What you are asked to do: Print out every line, exactly as written.

___ Data

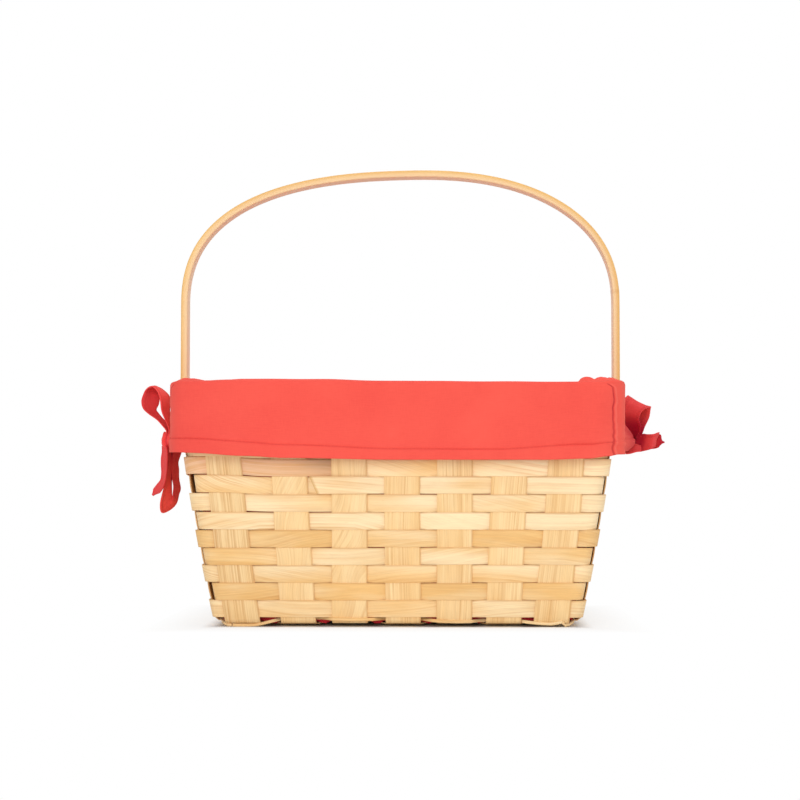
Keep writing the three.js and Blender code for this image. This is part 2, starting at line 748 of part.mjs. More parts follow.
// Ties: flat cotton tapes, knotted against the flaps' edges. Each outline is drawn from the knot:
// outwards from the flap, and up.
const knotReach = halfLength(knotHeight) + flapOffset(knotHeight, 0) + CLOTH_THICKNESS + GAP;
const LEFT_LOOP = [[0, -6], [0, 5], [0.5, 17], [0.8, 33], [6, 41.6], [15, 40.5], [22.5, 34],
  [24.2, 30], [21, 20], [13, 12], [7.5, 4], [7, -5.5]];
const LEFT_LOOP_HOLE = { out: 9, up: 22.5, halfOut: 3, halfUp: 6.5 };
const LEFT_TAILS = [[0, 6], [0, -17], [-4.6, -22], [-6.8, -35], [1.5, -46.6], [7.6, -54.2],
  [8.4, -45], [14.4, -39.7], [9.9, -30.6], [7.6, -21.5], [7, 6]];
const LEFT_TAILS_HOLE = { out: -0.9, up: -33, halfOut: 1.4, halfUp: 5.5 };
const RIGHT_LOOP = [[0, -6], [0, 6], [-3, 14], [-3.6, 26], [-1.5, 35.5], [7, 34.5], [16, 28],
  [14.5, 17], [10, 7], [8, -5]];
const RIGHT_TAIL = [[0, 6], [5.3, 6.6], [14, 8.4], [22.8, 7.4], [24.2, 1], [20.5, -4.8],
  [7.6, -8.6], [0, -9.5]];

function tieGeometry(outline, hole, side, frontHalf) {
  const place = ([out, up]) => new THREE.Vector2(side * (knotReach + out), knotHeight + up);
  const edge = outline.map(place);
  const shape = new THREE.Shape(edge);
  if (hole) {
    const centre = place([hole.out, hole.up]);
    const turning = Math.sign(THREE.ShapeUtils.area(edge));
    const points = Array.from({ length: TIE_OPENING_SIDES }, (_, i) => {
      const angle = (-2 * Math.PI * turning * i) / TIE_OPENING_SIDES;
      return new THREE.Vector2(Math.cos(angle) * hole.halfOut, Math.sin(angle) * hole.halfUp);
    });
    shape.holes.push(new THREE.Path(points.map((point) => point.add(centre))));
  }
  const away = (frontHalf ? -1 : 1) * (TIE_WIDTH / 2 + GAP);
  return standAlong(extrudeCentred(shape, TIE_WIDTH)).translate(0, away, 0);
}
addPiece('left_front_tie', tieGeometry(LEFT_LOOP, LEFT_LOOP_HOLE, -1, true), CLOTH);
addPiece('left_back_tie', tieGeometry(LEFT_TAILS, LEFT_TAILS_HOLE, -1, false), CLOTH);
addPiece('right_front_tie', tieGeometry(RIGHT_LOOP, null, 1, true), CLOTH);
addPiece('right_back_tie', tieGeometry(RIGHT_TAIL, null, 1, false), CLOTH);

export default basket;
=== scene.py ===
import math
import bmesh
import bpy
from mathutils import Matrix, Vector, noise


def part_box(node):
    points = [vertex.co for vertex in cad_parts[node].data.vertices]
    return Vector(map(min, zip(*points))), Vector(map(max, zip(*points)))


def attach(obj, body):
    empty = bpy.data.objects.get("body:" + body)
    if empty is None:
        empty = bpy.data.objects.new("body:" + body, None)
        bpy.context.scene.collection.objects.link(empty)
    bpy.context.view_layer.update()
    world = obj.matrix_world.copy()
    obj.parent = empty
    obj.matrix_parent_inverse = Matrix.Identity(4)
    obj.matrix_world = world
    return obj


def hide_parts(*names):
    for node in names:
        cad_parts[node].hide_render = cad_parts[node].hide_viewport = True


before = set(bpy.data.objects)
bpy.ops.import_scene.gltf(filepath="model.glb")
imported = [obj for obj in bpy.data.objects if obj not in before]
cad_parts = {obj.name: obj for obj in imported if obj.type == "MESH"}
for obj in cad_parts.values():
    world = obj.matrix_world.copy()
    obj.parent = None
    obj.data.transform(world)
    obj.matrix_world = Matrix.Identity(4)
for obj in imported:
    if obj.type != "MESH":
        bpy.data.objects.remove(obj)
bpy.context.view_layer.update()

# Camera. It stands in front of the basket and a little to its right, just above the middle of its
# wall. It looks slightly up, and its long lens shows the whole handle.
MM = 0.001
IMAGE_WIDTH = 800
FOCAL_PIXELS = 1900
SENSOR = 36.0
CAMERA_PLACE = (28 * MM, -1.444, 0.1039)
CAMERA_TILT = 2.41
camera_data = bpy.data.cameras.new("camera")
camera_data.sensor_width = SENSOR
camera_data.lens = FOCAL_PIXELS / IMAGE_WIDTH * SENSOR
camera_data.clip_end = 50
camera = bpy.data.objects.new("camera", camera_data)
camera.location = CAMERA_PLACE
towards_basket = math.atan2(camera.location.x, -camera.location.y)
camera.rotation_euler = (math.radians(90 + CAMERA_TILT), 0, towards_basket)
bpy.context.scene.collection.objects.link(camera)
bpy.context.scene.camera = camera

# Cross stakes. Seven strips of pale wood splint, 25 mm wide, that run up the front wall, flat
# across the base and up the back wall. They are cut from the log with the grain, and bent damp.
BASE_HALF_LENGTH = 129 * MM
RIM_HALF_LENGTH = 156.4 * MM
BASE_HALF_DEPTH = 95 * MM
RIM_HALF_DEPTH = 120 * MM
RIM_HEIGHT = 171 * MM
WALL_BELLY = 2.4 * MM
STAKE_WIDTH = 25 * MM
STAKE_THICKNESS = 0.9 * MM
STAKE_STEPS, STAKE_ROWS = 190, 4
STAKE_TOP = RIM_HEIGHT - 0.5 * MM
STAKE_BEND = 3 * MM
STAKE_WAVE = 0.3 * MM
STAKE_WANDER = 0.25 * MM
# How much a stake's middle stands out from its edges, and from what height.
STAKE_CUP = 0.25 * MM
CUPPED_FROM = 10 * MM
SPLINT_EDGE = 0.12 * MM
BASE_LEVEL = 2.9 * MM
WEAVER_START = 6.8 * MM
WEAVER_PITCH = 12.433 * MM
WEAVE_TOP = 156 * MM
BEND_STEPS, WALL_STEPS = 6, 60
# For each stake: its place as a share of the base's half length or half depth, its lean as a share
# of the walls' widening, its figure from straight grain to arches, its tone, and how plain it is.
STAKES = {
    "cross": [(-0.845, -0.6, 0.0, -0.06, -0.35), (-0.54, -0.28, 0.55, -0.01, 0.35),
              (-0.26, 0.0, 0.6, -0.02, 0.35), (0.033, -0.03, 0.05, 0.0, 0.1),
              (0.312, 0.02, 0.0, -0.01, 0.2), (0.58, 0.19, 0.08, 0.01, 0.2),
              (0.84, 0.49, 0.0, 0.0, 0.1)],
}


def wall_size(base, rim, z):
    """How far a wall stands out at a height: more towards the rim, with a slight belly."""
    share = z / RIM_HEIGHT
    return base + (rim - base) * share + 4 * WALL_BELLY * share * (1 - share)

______

Solved problem:
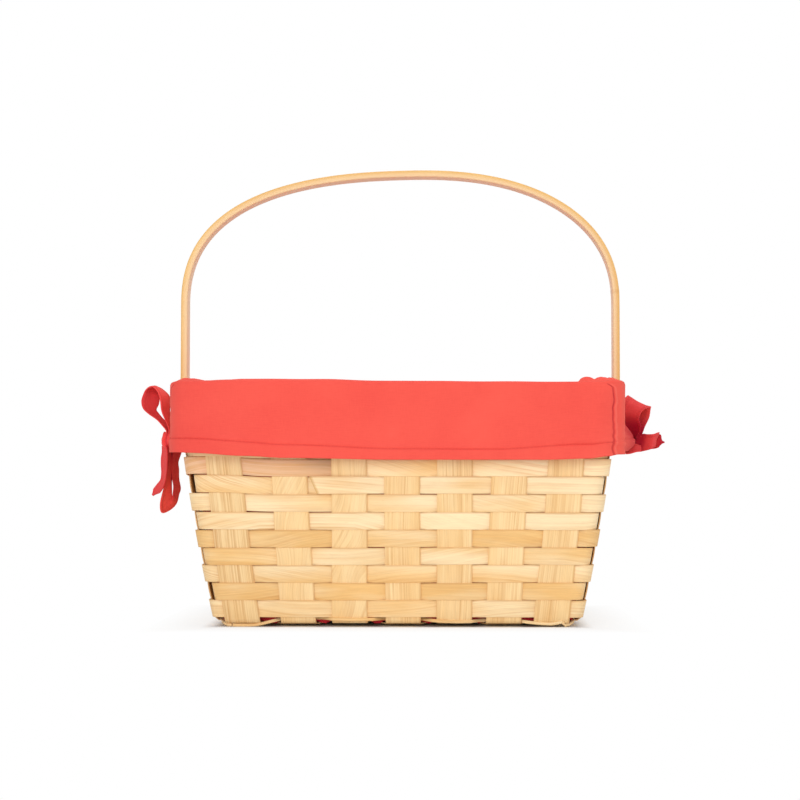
Keep writing the three.js and Blender code for this image. This is part 2, starting at line 748 of part.mjs. More parts follow.
// Ties: flat cotton tapes, knotted against the flaps' edges. Each outline is drawn from the knot:
// outwards from the flap, and up.
const knotReach = halfLength(knotHeight) + flapOffset(knotHeight, 0) + CLOTH_THICKNESS + GAP;
const LEFT_LOOP = [[0, -6], [0, 5], [0.5, 17], [0.8, 33], [6, 41.6], [15, 40.5], [22.5, 34],
  [24.2, 30], [21, 20], [13, 12], [7.5, 4], [7, -5.5]];
const LEFT_LOOP_HOLE = { out: 9, up: 22.5, halfOut: 3, halfUp: 6.5 };
const LEFT_TAILS = [[0, 6], [0, -17], [-4.6, -22], [-6.8, -35], [1.5, -46.6], [7.6, -54.2],
  [8.4, -45], [14.4, -39.7], [9.9, -30.6], [7.6, -21.5], [7, 6]];
const LEFT_TAILS_HOLE = { out: -0.9, up: -33, halfOut: 1.4, halfUp: 5.5 };
const RIGHT_LOOP = [[0, -6], [0, 6], [-3, 14], [-3.6, 26], [-1.5, 35.5], [7, 34.5], [16, 28],
  [14.5, 17], [10, 7], [8, -5]];
const RIGHT_TAIL = [[0, 6], [5.3, 6.6], [14, 8.4], [22.8, 7.4], [24.2, 1], [20.5, -4.8],
  [7.6, -8.6], [0, -9.5]];

function tieGeometry(outline, hole, side, frontHalf) {
  const place = ([out, up]) => new THREE.Vector2(side * (knotReach + out), knotHeight + up);
  const edge = outline.map(place);
  const shape = new THREE.Shape(edge);
  if (hole) {
    const centre = place([hole.out, hole.up]);
    const turning = Math.sign(THREE.ShapeUtils.area(edge));
    const points = Array.from({ length: TIE_OPENING_SIDES }, (_, i) => {
      const angle = (-2 * Math.PI * turning * i) / TIE_OPENING_SIDES;
      return new THREE.Vector2(Math.cos(angle) * hole.halfOut, Math.sin(angle) * hole.halfUp);
    });
    shape.holes.push(new THREE.Path(points.map((point) => point.add(centre))));
  }
  const away = (frontHalf ? -1 : 1) * (TIE_WIDTH / 2 + GAP);
  return standAlong(extrudeCentred(shape, TIE_WIDTH)).translate(0, away, 0);
}
addPiece('left_front_tie', tieGeometry(LEFT_LOOP, LEFT_LOOP_HOLE, -1, true), CLOTH);
addPiece('left_back_tie', tieGeometry(LEFT_TAILS, LEFT_TAILS_HOLE, -1, false), CLOTH);
addPiece('right_front_tie', tieGeometry(RIGHT_LOOP, null, 1, true), CLOTH);
addPiece('right_back_tie', tieGeometry(RIGHT_TAIL, null, 1, false), CLOTH);

export default basket;
=== scene.py ===
import math
import bmesh
import bpy
from mathutils import Matrix, Vector, noise


def part_box(node):
    points = [vertex.co for vertex in cad_parts[node].data.vertices]
    return Vector(map(min, zip(*points))), Vector(map(max, zip(*points)))


def attach(obj, body):
    empty = bpy.data.objects.get("body:" + body)
    if empty is None:
        empty = bpy.data.objects.new("body:" + body, None)
        bpy.context.scene.collection.objects.link(empty)
    bpy.context.view_layer.update()
    world = obj.matrix_world.copy()
    obj.parent = empty
    obj.matrix_parent_inverse = Matrix.Identity(4)
    obj.matrix_world = world
    return obj


def hide_parts(*names):
    for node in names:
        cad_parts[node].hide_render = cad_parts[node].hide_viewport = True


before = set(bpy.data.objects)
bpy.ops.import_scene.gltf(filepath="model.glb")
imported = [obj for obj in bpy.data.objects if obj not in before]
cad_parts = {obj.name: obj for obj in imported if obj.type == "MESH"}
for obj in cad_parts.values():
    world = obj.matrix_world.copy()
    obj.parent = None
    obj.data.transform(world)
    obj.matrix_world = Matrix.Identity(4)
for obj in imported:
    if obj.type != "MESH":
        bpy.data.objects.remove(obj)
bpy.context.view_layer.update()

# Camera. It stands in front of the basket and a little to its right, just above the middle of its
# wall. It looks slightly up, and its long lens shows the whole handle.
MM = 0.001
IMAGE_WIDTH = 800
FOCAL_PIXELS = 1900
SENSOR = 36.0
CAMERA_PLACE = (28 * MM, -1.444, 0.1039)
CAMERA_TILT = 2.41
camera_data = bpy.data.cameras.new("camera")
camera_data.sensor_width = SENSOR
camera_data.lens = FOCAL_PIXELS / IMAGE_WIDTH * SENSOR
camera_data.clip_end = 50
camera = bpy.data.objects.new("camera", camera_data)
camera.location = CAMERA_PLACE
towards_basket = math.atan2(camera.location.x, -camera.location.y)
camera.rotation_euler = (math.radians(90 + CAMERA_TILT), 0, towards_basket)
bpy.context.scene.collection.objects.link(camera)
bpy.context.scene.camera = camera

# Cross stakes. Seven strips of pale wood splint, 25 mm wide, that run up the front wall, flat
# across the base and up the back wall. They are cut from the log with the grain, and bent damp.
BASE_HALF_LENGTH = 129 * MM
RIM_HALF_LENGTH = 156.4 * MM
BASE_HALF_DEPTH = 95 * MM
RIM_HALF_DEPTH = 120 * MM
RIM_HEIGHT = 171 * MM
WALL_BELLY = 2.4 * MM
STAKE_WIDTH = 25 * MM
STAKE_THICKNESS = 0.9 * MM
STAKE_STEPS, STAKE_ROWS = 190, 4
STAKE_TOP = RIM_HEIGHT - 0.5 * MM
STAKE_BEND = 3 * MM
STAKE_WAVE = 0.3 * MM
STAKE_WANDER = 0.25 * MM
# How much a stake's middle stands out from its edges, and from what height.
STAKE_CUP = 0.25 * MM
CUPPED_FROM = 10 * MM
SPLINT_EDGE = 0.12 * MM
BASE_LEVEL = 2.9 * MM
WEAVER_START = 6.8 * MM
WEAVER_PITCH = 12.433 * MM
WEAVE_TOP = 156 * MM
BEND_STEPS, WALL_STEPS = 6, 60
# For each stake: its place as a share of the base's half length or half depth, its lean as a share
# of the walls' widening, its figure from straight grain to arches, its tone, and how plain it is.
STAKES = {
    "cross": [(-0.845, -0.6, 0.0, -0.06, -0.35), (-0.54, -0.28, 0.55, -0.01, 0.35),
              (-0.26, 0.0, 0.6, -0.02, 0.35), (0.033, -0.03, 0.05, 0.0, 0.1),
              (0.312, 0.02, 0.0, -0.01, 0.2), (0.58, 0.19, 0.08, 0.01, 0.2),
              (0.84, 0.49, 0.0, 0.0, 0.1)],
}


def wall_size(base, rim, z):
    """How far a wall stands out at a height: more towards the rim, with a slight belly."""
    share = z / RIM_HEIGHT
    return base + (rim - base) * share + 4 * WALL_BELLY * share * (1 - share)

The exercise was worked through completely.